Il 24 gennaio, a meno che non sia rinviata per l’ennesima volta, al Tribunale di Roma si terrà l’udienza preliminare decisiva per il processo sull’uccisione dell’ambasciatore italiano nella Repubblica democratica del Congo, Luca Attanasio, e del carabiniere che gli faceva da scorta, Vittorio Iacovacci, vittime di un agguato il 22 febbraio del 2021 nella provincia congolese del nord Kivu insieme all’autista del World food programme Mustapha Milambo. Invece, il 21 dicembre.
“È assurdo che ci voglia tutto questo tempo per una decisione scontata – ha reagito con veemenza Dario Iacovacci, fratello del carabiniere ucciso – evidentemente c’è qualcosa che non sappiamo. A me sembra che si voglia mettere tutto a tacere, visto che secondo la “politica” c’è da pensare ad altri italiani che sono fuori e, di fondo, si ritiene che non ci siano le prove per accertare le responsabilità dei due funzionari del World food programme per quanto accaduto. Non ci resta che affidarci alla magistratura, fiduciosi che tenga come al suo solito una linea retta senza ascoltare i pareri dei nostri politicanti alquanto sconcertanti»
L’ennesimo rinvio, per motivi di salute del giudice, ha lasciato l’amaro in bocca anche al padre dell’ambasciatore.
L’ingegnere Salvatore Attanasio ha ribadito anche al capo servizio per gli affari giuridici, il contenzioso diplomatico e i trattati del ministero degli Esteri. Stefano Zanini, convocato come teste sulla questione dell’immunità, lo sconcerto per la mancata costituzione del governo come parte civile.

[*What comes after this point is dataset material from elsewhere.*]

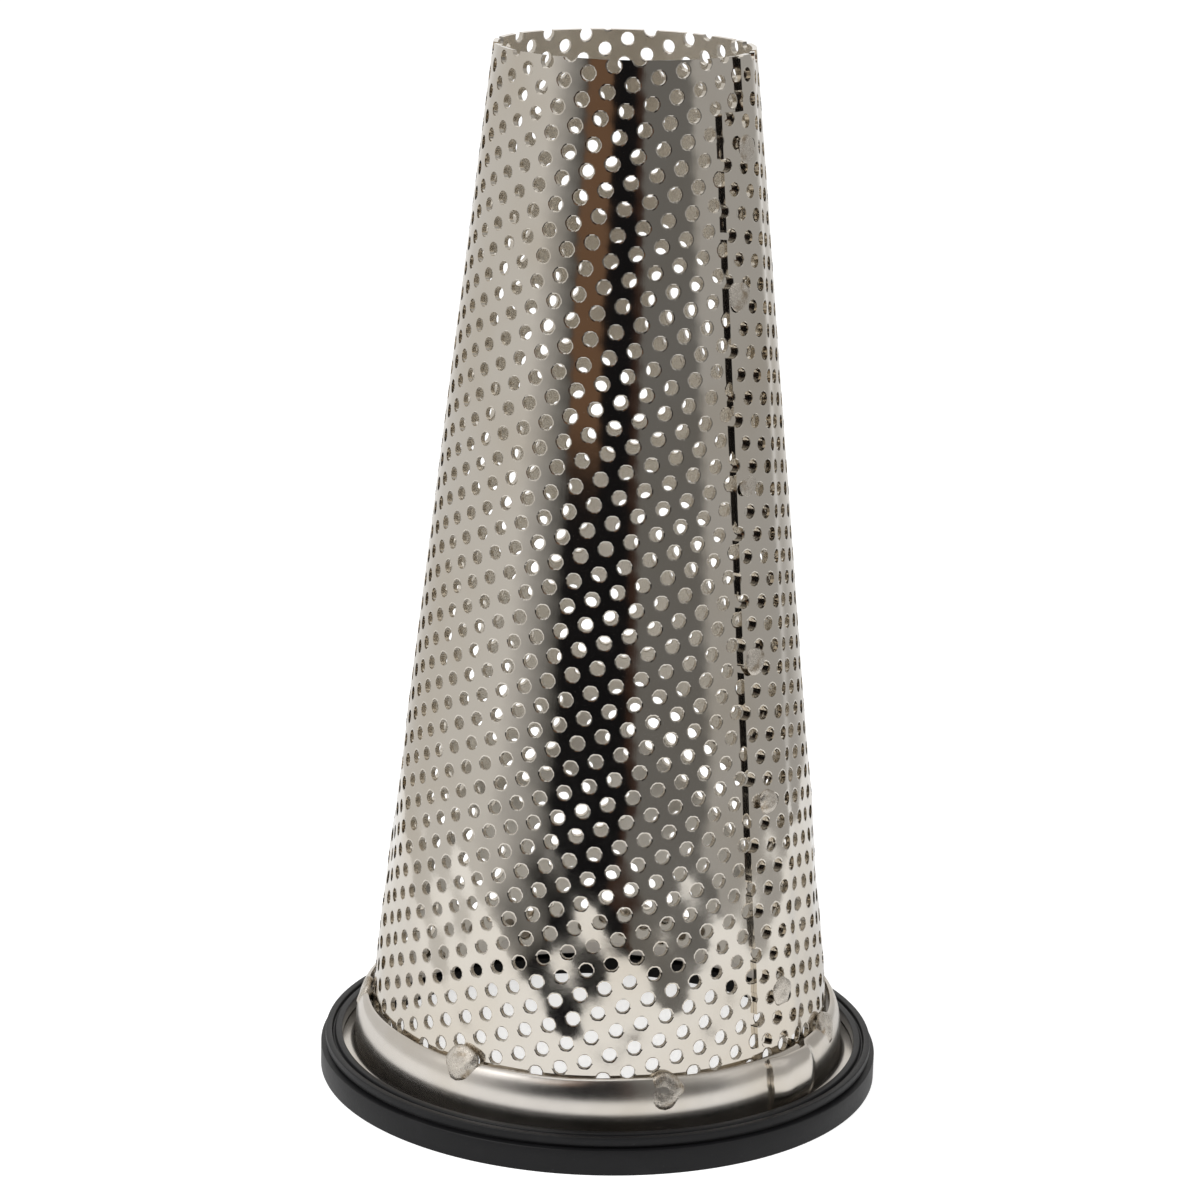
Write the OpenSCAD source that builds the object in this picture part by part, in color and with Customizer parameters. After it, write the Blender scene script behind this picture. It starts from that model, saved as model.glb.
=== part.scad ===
// Tomato press strainer cone: a perforated sheet rolled to a cone with a welded lap seam, a plain
// collar strip spot-welded round its large end, and a rubber gasket ring that grips the collar.
// Millimetres, +Z up. The origin is the centre of the gasket's underside, the small end is on top,
// and the seam lies to the right of the front (-Y).

/* [Strainer cone] */
// Height of the small end's rim above the underside of the gasket
overall_height = 114; // [80:1:200]
// Outer radius of the cone at its small end
small_end_radius = 13.8; // [8:0.1:40]
// Outer radius of the cone at its large end
large_end_radius = 25.8; // [15:0.1:80]
// Height of the cone's lower edge above the underside of the gasket
cone_edge_height = 4.6; // [4.2:0.1:8]
// Thickness of the perforated sheet
cone_sheet = 0.5; // [0.3:0.05:1.5]

/* [Perforation] */
// Number of rings of holes up the cone
hole_rings = 17; // [4:1:22]
// Number of holes in each ring
holes_per_ring = 18; // [8:1:24]
// Diameter of a hole
hole_diameter = 3.4; // [0.8:0.1:5]
// Bare sheet between the collar or the rim and the nearest hole's edge
hole_margin = 1.6; // [0.5:0.1:6]

/* [Lap seam] */
// Direction of the seam's outer edge, turned from the front towards the right
seam_angle = 42; // [0:1:90]
// Width of the strip where the sheet lies on itself
seam_width = 6.2; // [3:0.1:12]
// Width of the notch at the top corner of the outer layer
notch_width = 3.3; // [0.5:0.1:5]
// Height of the notch at the top corner of the outer layer
notch_height = 5.6; // [1:0.1:20]
// Height above the underside of the gasket where the outer layer stops
seam_foot_height = 9.8; // [9:0.1:30]
// Bare sheet between an edge of the lap and the nearest hole's edge
seam_margin = 0.4; // [0.2:0.1:3]

/* [Collar] */
// Thickness of the collar strip
collar_sheet = 0.5; // [0.3:0.05:1.5]
// Height of the collar's top edge above the underside of the gasket
collar_top_height = 8.7; // [7:0.1:14]
// Height of the straight band that is welded to the cone
collar_band = 1.5; // [1:0.1:4]
// Distance that the collar bulges out past the cone's large end
collar_bulge = 1.35; // [0.8:0.05:4]
// Reach of the foot flange out from the bulge
flange_reach = 2.3; // [2.2:0.1:4]
// Distance that the overlapping end of the strip stands proud
lap_lift = 1.1; // [0.6:0.1:2]
// Angle over which the end of the strip laps the other end
lap_angle = 15; // [8:1:30]
// Number of spot welds round the collar
collar_welds = 7; // [3:1:12]
// Diameter of a spot weld on the collar
collar_weld_diameter = 3; // [1.5:0.1:5]
// Height of a spot weld's bead above the collar
weld_rise = 0.2; // [0.1:0.05:0.5]

/* [Gasket] */
// Width of the rubber outside the collar's flange
gasket_rim = 1.7; // [1.3:0.1:10]
// Width of the rubber floor under the collar's flange
gasket_floor = 2.5; // [1:0.1:10]
// Height of the outer step of the gasket
outer_step_height = 2.75; // [2.7:0.05:6]
// Height of the gasket's top face
gasket_height = 4; // [3.8:0.1:8]
// Depth of the groove lines moulded into the gasket
groove_depth = 0.45; // [0.3:0.05:0.6]
// Width of the groove lines moulded into the gasket
groove_width = 0.35; // [0.2:0.05:0.6]
// Chamfer on the gasket's edges
gasket_chamfer = 0.3; // [0.1:0.05:0.6]
// Play between the gasket and the collar
gasket_play = 0.1; // [0.05:0.05:0.4]

/* [Hidden] */
nothing = 0.01;
trim = 1; // what stands above the small end until it is cut off level
steel = [0.80, 0.78, 0.75];
bright_steel = [0.84, 0.83, 0.81];
rubber = [0.07, 0.07, 0.075];

// The cone's slope, and its outer radius at a height
slope = atan((large_end_radius - small_end_radius) / (overall_height - cone_edge_height));
function cone_radius(z) = large_end_radius - (z - cone_edge_height) * tan(slope);

// The rings of holes run from above the collar to below the rim, half a step round from each other
first_ring = collar_top_height + hole_margin + hole_diameter / 2;
last_ring = overall_height - hole_margin - hole_diameter / 2;
ring_step = (last_ring - first_ring) / max(hole_rings - 1, 1);
hole_step = 360 / holes_per_ring;
row_turn = 4; // the rings climb round the cone, because the sheet was perforated before it was rolled

// The flange rests in the gasket's slot, and the collar stands on it
flange_top = cone_edge_height - 2;
flange_middle = flange_top - collar_sheet / 2;
bulge_radius = large_end_radius + collar_bulge - collar_sheet / 2;
bulge_height = collar_top_height - collar_band - 1.8;
foot_turn = 0.9;
throat_gap = 1.75; // between the bulge and the gasket's lip, so that the lapped end fits in too

// The gasket's slot takes the flange, and its rim and floor are measured from the slot
slot_radius = bulge_radius + flange_reach + gasket_play;
gasket_radius = slot_radius + gasket_rim;
gasket_bore_radius = slot_radius - gasket_floor;

// Middle line of the collar's section: band, bulge, foot bend and flange
band_line = [for (z = [collar_top_height, collar_top_height - collar_band])
  [cone_radius(z) + collar_sheet / 2, z]];
bulge_line = let (start = band_line[1])
  [for (k = [1:6]) [start[0] + (bulge_radius - start[0]) * (1 - cos(k * 30)) / 2,
    start[1] - (start[1] - bulge_height) * k / 6]];
foot_line = [for (k = [0:3]) let (a = k * 30)
  [bulge_radius + foot_turn * (1 - cos(a)), flange_middle + foot_turn * (1 - sin(a))]];
flange_line = [[bulge_radius + flange_reach, flange_middle]];
collar_line = concat(band_line, bulge_line, foot_line, flange_line);

// Outline of a sheet of a given thickness along a middle line
function unit(v) = v / norm(v);
function side_of(line, k) =
  let (t = unit(line[min(k + 1, len(line) - 1)] - line[max(k - 1, 0)])) [t[1], -t[0]];
function sheet_outline(line, thickness) = concat(
  [for (k = [0:len(line) - 1]) line[k] + side_of(line, k) * thickness / 2],
  [for (k = [len(line) - 1:-1:0]) line[k] - side_of(line, k) * thickness / 2]);

// Turns a thing made at azimuth 0 (+X) to an angle counted from the front towards the right
module turned(angle) rotate([0, 0, angle - 90]) children();

// A solid cone with the sheet's slope, moved out from the sheet's outer face by a distance
module cone_body(out, low, high)
  translate([0, 0, low]) cylinder(h = high - low, r1 = cone_radius(low) + out / cos(slope),
    r2 = cone_radius(high) + out / cos(slope));

// A plug square to the sheet at a height on azimuth 0, from a depth below its face to a rise above
module on_sheet(z, deep, rise, diameter)
  translate([cone_radius(z), 0, z]) rotate([0, 90 - slope, 0])
    translate([0, 0, -deep]) cylinder(h = deep + rise, d = diameter);

// The outer layer of the lap: one parallel strip, notched at its top corner
module seam_strip() turned(seam_angle) difference() {
  intersection() {
    difference() {
      cone_body(cone_sheet, seam_foot_height, overall_height + 2 * trim);
      cone_body(-cone_sheet / 2, seam_foot_height - trim, overall_height + 3 * trim);
    }
    translate([0, 0, seam_foot_height])
      cube([2 * large_end_radius, seam_width, overall_height - seam_foot_height + 3 * trim]);
  }
  translate([0, -nothing, overall_height - notch_height])
    cube([2 * large_end_radius, notch_width, notch_height + 3 * trim]);
}

// Holes keep clear of the lap's two edges, so each one is whole
function clear_of_lap(angle, z) =
  let (side = cone_radius(z) * sin(angle - seam_angle), reach = hole_diameter / 2 + seam_margin)
    cos(angle - seam_angle) < 0 || (abs(side) > reach && abs(side - seam_width) > reach);

module strainer_cone() color(steel) difference() {
  union() {
    cone_body(0, cone_edge_height, overall_height + trim);
    seam_strip();
  }
  cone_body(-cone_sheet, cone_edge_height - trim, overall_height + 2 * trim);
  translate([0, 0, overall_height]) cylinder(h = 4 * trim, r = 2 * large_end_radius);
  for (ring = [0:hole_rings - 1], k = [0:holes_per_ring - 1])
    let (angle = (k + ring / 2) * hole_step + ring * row_turn, z = first_ring + ring * ring_step)
      if (clear_of_lap(angle, z))
        turned(angle) on_sheet(z, 3 * cone_sheet, 4 * cone_sheet, hole_diameter);
}

// The strip goes round the cone and comes back over its own end, standing proud over the seam
module base_collar() color(bright_steel) {
  lifted = [for (p = collar_line) p + [lap_lift, 0]];
  union() {
    rotate_extrude() polygon(sheet_outline(collar_line, collar_sheet));
    turned(seam_angle) rotate_extrude(angle = lap_angle)
      intersection() {
        polygon(sheet_outline(lifted, collar_sheet));
        translate([0, flange_top + gasket_play]) square([gasket_radius * 2, collar_top_height]);
      }
    turned(seam_angle + lap_angle - 1.2) rotate_extrude(angle = 1.2)
      intersection() {
        polygon(concat([for (p = collar_line) p], [for (k = [len(lifted) - 1:-1:0]) lifted[k]]));
        translate([0, flange_top + gasket_play]) square([gasket_radius * 2, collar_top_height]);
      }
    for (k = [0:collar_welds - 1]) let (z = collar_top_height - collar_band * 0.75)
      turned(seam_angle - 26 - k * 360 / collar_welds)
        on_sheet(z, -collar_sheet / 2, collar_sheet + weld_rise, collar_weld_diameter);
  }
}

module gasket_ring() color(rubber) {
  slot_top = flange_top + gasket_play;
  slot_bottom = flange_top - collar_sheet - gasket_play;
  throat_radius = bulge_radius + throat_gap;
  step_radius = gasket_radius - 0.5;
  band_radius = (throat_radius + step_radius) / 2;
  rotate_extrude() polygon([
    [gasket_bore_radius + gasket_chamfer, 0],
    [gasket_radius - gasket_chamfer, 0],
    [gasket_radius, gasket_chamfer],
    [gasket_radius, outer_step_height - gasket_chamfer],
    [gasket_radius - gasket_chamfer, outer_step_height],
    [step_radius - groove_depth, outer_step_height],
    [step_radius - groove_depth, outer_step_height + groove_width],
    [step_radius, outer_step_height + groove_width],
    [step_radius, gasket_height - gasket_chamfer],
    [step_radius - gasket_chamfer, gasket_height],
    [band_radius + groove_width / 2, gasket_height],
    [band_radius + groove_width / 2, gasket_height - groove_depth],
    [band_radius - groove_width / 2, gasket_height - groove_depth],
    [band_radius - groove_width / 2, gasket_height],
    [throat_radius, gasket_height],
    [throat_radius, slot_top],
    [slot_radius, slot_top],
    [slot_radius, slot_bottom],
    [gasket_bore_radius, slot_bottom],
    [gasket_bore_radius, gasket_chamfer],
  ]);
}

strainer_cone();
base_collar();
gasket_ring();
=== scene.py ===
"""A tomato press strainer cone, dressed for its picture.

A perforated sheet is rolled to a cone and closed by a lap seam with spot welds. A plain collar
strip is welded round its wide end, its end lapping its beginning, and a rubber gasket ring grips
the collar's foot. The sizes in the classes are millimetres and degrees, a direction is an angle
from the front (-Y) towards the right, and the meshes are in metres.
"""
import logging
import math
import random
from dataclasses import dataclass, field
from enum import Enum
from typing import Callable, Iterable, Optional, Union

import bmesh
import bpy
from mathutils import Matrix, Vector


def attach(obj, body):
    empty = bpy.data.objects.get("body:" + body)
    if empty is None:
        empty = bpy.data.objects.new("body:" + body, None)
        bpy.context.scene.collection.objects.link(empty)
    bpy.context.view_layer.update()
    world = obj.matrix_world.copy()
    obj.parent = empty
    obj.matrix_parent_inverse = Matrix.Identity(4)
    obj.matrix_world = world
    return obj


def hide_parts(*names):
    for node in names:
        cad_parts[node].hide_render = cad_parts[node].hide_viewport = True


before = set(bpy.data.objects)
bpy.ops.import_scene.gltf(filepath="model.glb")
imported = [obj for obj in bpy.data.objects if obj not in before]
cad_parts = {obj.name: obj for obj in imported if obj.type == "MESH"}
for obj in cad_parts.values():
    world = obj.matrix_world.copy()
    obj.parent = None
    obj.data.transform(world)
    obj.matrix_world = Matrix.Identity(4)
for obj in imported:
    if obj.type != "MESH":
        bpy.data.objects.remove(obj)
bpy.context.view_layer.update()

log = logging.getLogger("strainer")
MM = 0.001
BODY = "root"
Colour = tuple[float, float, float]
Line = list[tuple[float, float]]


# Shader maths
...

Nonostante si ritenga che la Farnesina sia pronta a fornire elementi che possano avvalorare la richiesta dei difensori del vice direttore del Wfp in Congo, Rocco Leone, uno dei due dipendenti dell’agenzia Onu su cui pende la richiesta di rinvio a giudizio avanzata dal procuratore aggiunto Sergio Colaiocco e dalla sostituta
Gianfederica Dito per omesse cautele, falso e omicidio colposo, l’accusa ritiene che «non ci siano i precedenti giuridici per poter rivendicare il rispetto di una “prassi consolidata” per ciò che concerne i diritti del personale diplomatico piuttosto che della Convezione tra Nazioni Unite e ministero degli Esteri».
I pm sono fermamente convinti delle responsabilità di Leone che, insieme al suo sottoposto Mansour Rwagaza la cui posizione è stata stralciata dal troncone principale del procedimento giudiziario poiché risulta irreperibile, aveva organizzato la missione durante la quale Attanasio, Iacovacci e Milambo persero la vita.
In particolare i due indagati sono accusati di avere “attestato il falso, al fine di ottenere il permesso dagli uffici locali del Dipartimento di sicurezza dell’Onu, indicando nella richiesta di autorizzazione al viaggio, al posto dei nominativi dell’ambasciatore Attanasio e del carabiniere Iacovacci – come ha spiegato in una nota la Procura motivando la richiesta di rinvio a giudizio – quelli di due dipendenti del Wfp così da indurre in errore gli uffici in ordine alla reale composizione del convoglio e ciò in quanto non avevano inoltrato la richiesta, come prescritto dai protocolli Onu, almeno 72 ore prima“. In una zona pericolosa come quella attraversata dalle due auto del Wfp con a birdo il nostro diplomatico, dove si concentrano tanti gruppi armati coinvolti negli scontri di uno dei tanti conflitti che si combattono in questo martoriati paese, andavano garantite misure di sicurezza di altissimo livello di attenzione.
Se Leone e Rwagaza avessero rispettato i protocolli, sarebbe stata attivata una scorta armata e Attanasio, Iacovacci e Milambo sarebbero ancora vivi.